No se trata sólo de los tribunales. La fragmentación política se ha transformado en una trinchera que desangra la conversación pública. Lo que debiera ser un espacio de encuentro se convierte en un combate de consignas. El debate sobre el presupuesto 2025, o las disputas en torno a derechos sociales, seguridad y educación, han dejado entrever más afán de imponer verdades que de construir acuerdos. Así, la política —esa herramienta que alguna vez fue vehículo de esperanza— parece haberse degradado en espectáculo.
Esa es, sin duda, otra fractura de nuestra primavera. Cuando la política se desentiende de la ciudadanía, ésta se exilia del proceso democrático. Las encuestas de CADEM y CEP lo confirman: más del 80 % de los chilenos no confía en los partidos, y apenas un 10 % lo hace en el Congreso. ¿Cómo florecer una primavera democrática si la semilla de la fe pública ya no germina?
Y como si el desencanto no bastara, la esquina rota se extiende hacia la ética pública. Los casos de corrupción en fundaciones, que partieron con Democracia Viva y continuaron con ProCultura, Urbanismo Social y EnRed, expusieron el uso discrecional de recursos públicos sin distinción de colores políticos.

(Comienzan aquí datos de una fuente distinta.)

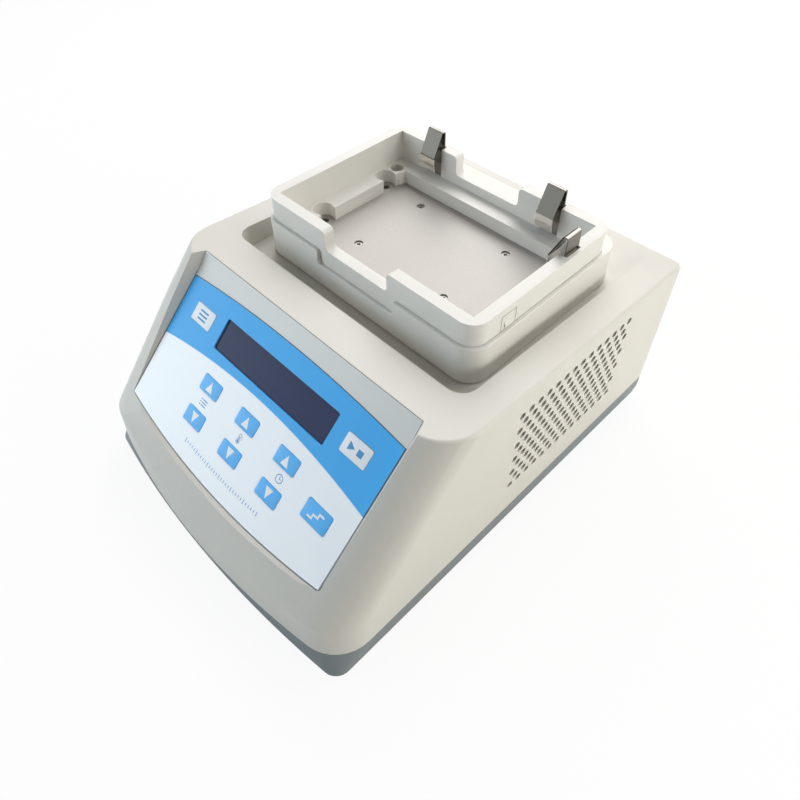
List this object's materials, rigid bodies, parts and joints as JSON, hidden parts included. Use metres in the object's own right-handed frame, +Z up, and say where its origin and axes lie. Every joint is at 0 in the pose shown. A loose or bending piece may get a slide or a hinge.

La opacidad en gobiernos regionales —de Antofagasta al Biobío— convirtió el concepto de “transferencia directa” en sinónimo de “confianza extraviada”. Esa herida en la probidad no sólo afecta la gestión estatal: corroe la confianza en la democracia misma.
También persiste un ruido más profundo: la memoria debilitada
Cincuenta años después del golpe de Estado, aún se escuchan voces que relativizan las violaciones a los derechos humanos o reivindican la mano dura como virtud. No son simples deslices: cuando autoridades o dirigentes públicos banalizan la tortura o ponen en duda la historia, el país retrocede hacia sus sombras.
Y, sin embargo, hay quienes —como en 1985— siguen recordando. Ese año, el actor Roberto Parada, mientras interpretaba precisamente “Primavera con una esquina rota”, recibió la noticia del asesinato de su hijo José Manuel, degollado junto a Santiago Nattino y Manuel Guerrero. Aun con el alma devastada, decidió continuar la función.
Aquel gesto fue más que una muestra de coraje: fue una lección de país.
Hitos como ése, nacidos en medio del quebrantamiento institucional de hace 52 años —otra esquina rota que aún nos duele—, nos recuerdan que el alma de Chile no puede seguir dependiendo de la espera pasiva de un cambio de estación.
No basta con aguardar la llegada de la primavera: hay que salir a buscarla, con voluntad, firmeza y valentía.
Quizás eso signifique volver a mirar al otro como un igual; comprender que la divergencia no es amenaza, sino posibilidad; que la función pública no es botín ni escenario de ego, sino servicio.
También significa rechazar la violencia discursiva, el negacionismo y la corrupción cotidiana que nos anestesia.
Porque si algo nos enseña Benedetti —y nuestra propia historia— es que las primaveras no son regalos: son conquistas.
Y cuando el alma de un país se fractura, sólo la esperanza activa —la que camina, la que conversa, la que se atreve a disentir— puede reconstruirla”.